How do you feel about welfare then? Should people on welfare live a hand-to-mouth existence?
It’s just a payback for the 21 tons of heroin that Russia recently stole from Afghanastan. Bit of a shot in the foot I suspect.
Turmoil in Cyprus Over a Bailout Rattles Europe - → nytimes.com/2013/03/18/busin … banks.html
Run on banks in Cyprus adds to eurozone woes → timesofindia.indiatimes.com/worl … 028041.cms
lots more in the Cyprus thread
The really worrying thing about all this is that the whacko, nut-job, guns n’ beans n’ bunkers crowd have been crowing about this for years.

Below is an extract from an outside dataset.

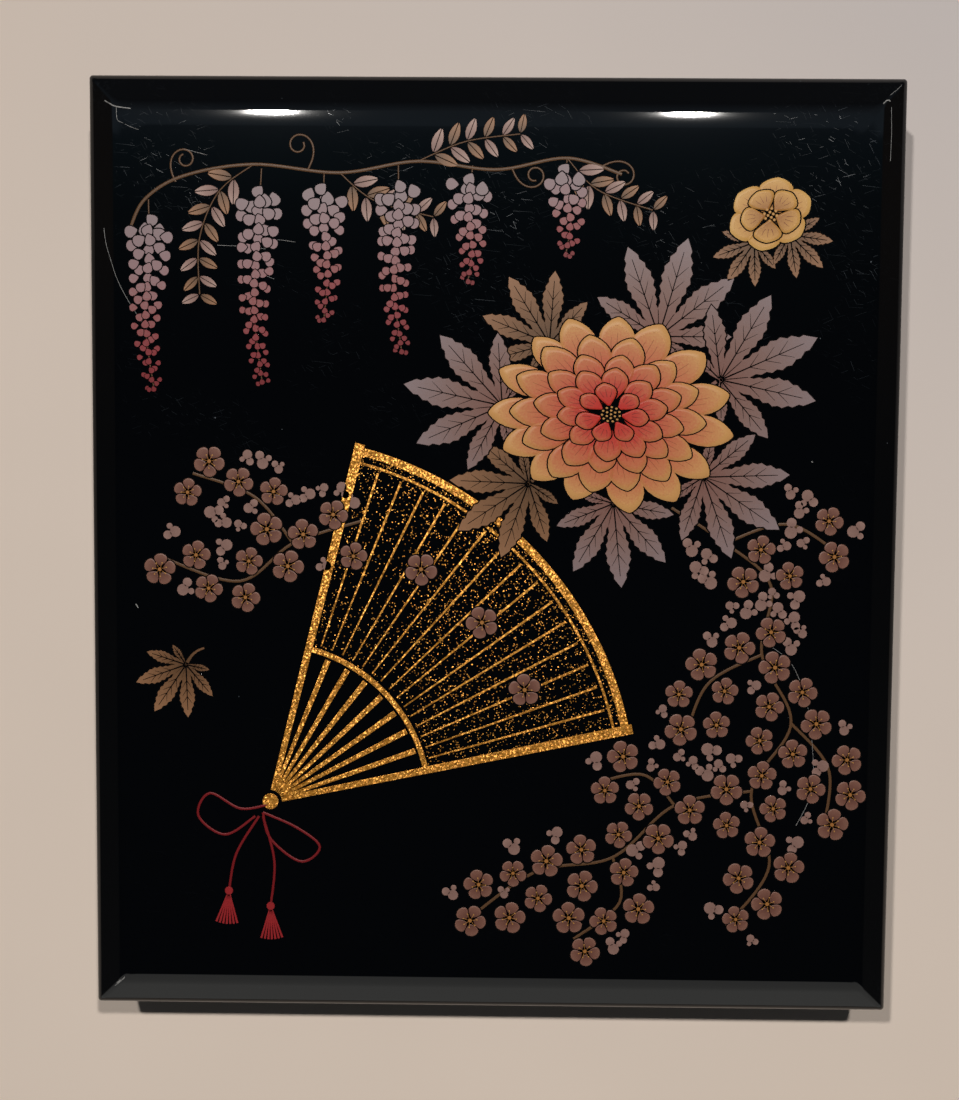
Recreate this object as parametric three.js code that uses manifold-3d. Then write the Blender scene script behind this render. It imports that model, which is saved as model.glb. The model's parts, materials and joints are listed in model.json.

The strange thing is that what was complete feckin lunacy from the edge of the web in 2007 has now, in many respects, happened as mainstream economic policy.
I concur on the Russia thing. This is a targeted and costed move against Russian money in Cyprus.
There is no way the Germans are going to refund their deposits in the event of a bank crash.
I’d imagine the government will ‘cave in’ to pressure (after various court cases) and announce that any moneys for which tax receipts can be provided will be exempt.
The banks are closed officially until at least thursday and perhaps until next week with only residents being allowed to move or withdraw cash in March.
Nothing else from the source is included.